──────── Data provided ────────

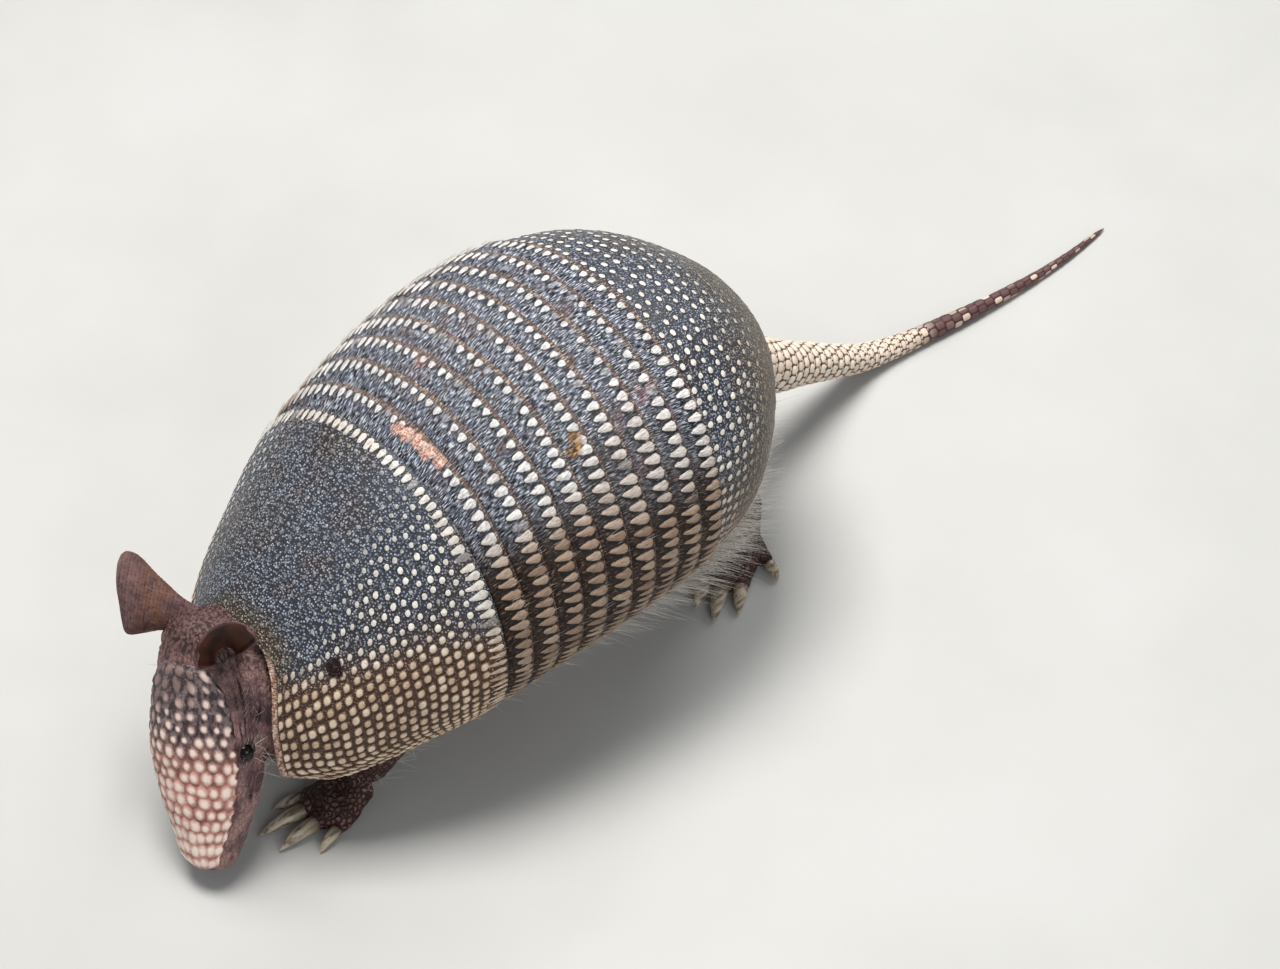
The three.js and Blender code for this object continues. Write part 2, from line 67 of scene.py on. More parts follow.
BODY = table("at y z pitch half rise belly wrap", [
    (0.0, -142, 49, 10, 37, 45, 38, 103),
    (0.1, -123, 60, 6, 54, 57, 44, 108),
    (0.22, -95, 74, 2, 70, 70, 50, 113),
    (0.36, -59, 88, -2, 83, 81, 56, 118),
    (0.5, -16, 98, -5, 91, 88, 60, 121),
    (0.64, 28, 104, -7, 96, 88, 62, 123),
    (0.76, 67, 105, -10, 95, 82, 60, 121),
    (0.86, 100, 102, -16, 85, 71, 54, 117),
    (0.94, 127, 97, -25, 63, 52, 42, 111),
    (1.0, 147, 91, -35, 37, 31, 28, 105),
])
HEAD_AT = (-14.6, -147, 107.3)
HEAD_TURN, HEAD_DOWN, HEAD_ROLL = 49, 62.5, -32.5
HEAD = table("at half top under", [
    (-6, 15, 10, 19),
    (0, 17, 13, 22),
    (14, 20.5, 16, 25),
    (32, 23.5, 17.5, 27),
    (50, 25.5, 17.5, 28),
    (64, 24.5, 16, 28),
    (80, 21, 14, 25.5),
    (95, 16, 11.5, 20),
    (106, 12.5, 9.5, 13.5),
    (112, 9.5, 7.5, 10),
])
HEAD_SHIELD = table("at reach", [(12, 38), (24, 56), (44, 60), (66, 60), (88, 56), (106, 44)])
EYE_AT, EYE_ANGLE, EYE_RADIUS, EYE_SUNK = 51, 79, 4.2, 2.4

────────

# Given exercise
Nothing should be left out: repeat all of the data exactly.

# Worked solution
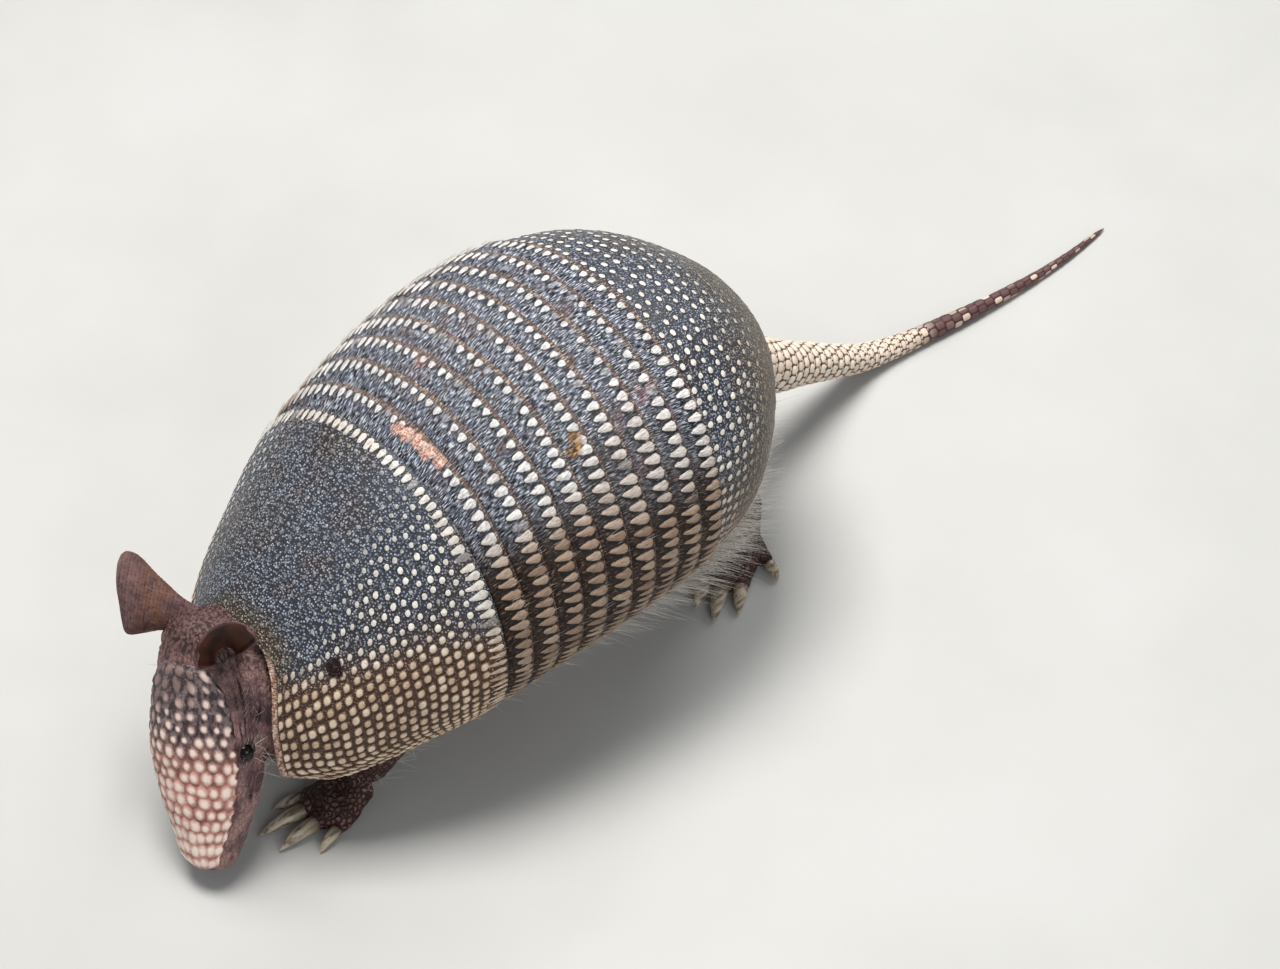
The three.js and Blender code for this object continues. Write part 2, from line 67 of scene.py on. More parts follow.
BODY = table("at y z pitch half rise belly wrap", [
    (0.0, -142, 49, 10, 37, 45, 38, 103),
    (0.1, -123, 60, 6, 54, 57, 44, 108),
    (0.22, -95, 74, 2, 70, 70, 50, 113),
    (0.36, -59, 88, -2, 83, 81, 56, 118),
    (0.5, -16, 98, -5, 91, 88, 60, 121),
    (0.64, 28, 104, -7, 96, 88, 62, 123),
    (0.76, 67, 105, -10, 95, 82, 60, 121),
    (0.86, 100, 102, -16, 85, 71, 54, 117),
    (0.94, 127, 97, -25, 63, 52, 42, 111),
    (1.0, 147, 91, -35, 37, 31, 28, 105),
])
HEAD_AT = (-14.6, -147, 107.3)
HEAD_TURN, HEAD_DOWN, HEAD_ROLL = 49, 62.5, -32.5
HEAD = table("at half top under", [
    (-6, 15, 10, 19),
    (0, 17, 13, 22),
    (14, 20.5, 16, 25),
    (32, 23.5, 17.5, 27),
    (50, 25.5, 17.5, 28),
    (64, 24.5, 16, 28),
    (80, 21, 14, 25.5),
    (95, 16, 11.5, 20),
    (106, 12.5, 9.5, 13.5),
    (112, 9.5, 7.5, 10),
])
HEAD_SHIELD = table("at reach", [(12, 38), (24, 56), (44, 60), (66, 60), (88, 56), (106, 44)])
EYE_AT, EYE_ANGLE, EYE_RADIUS, EYE_SUNK = 51, 79, 4.2, 2.4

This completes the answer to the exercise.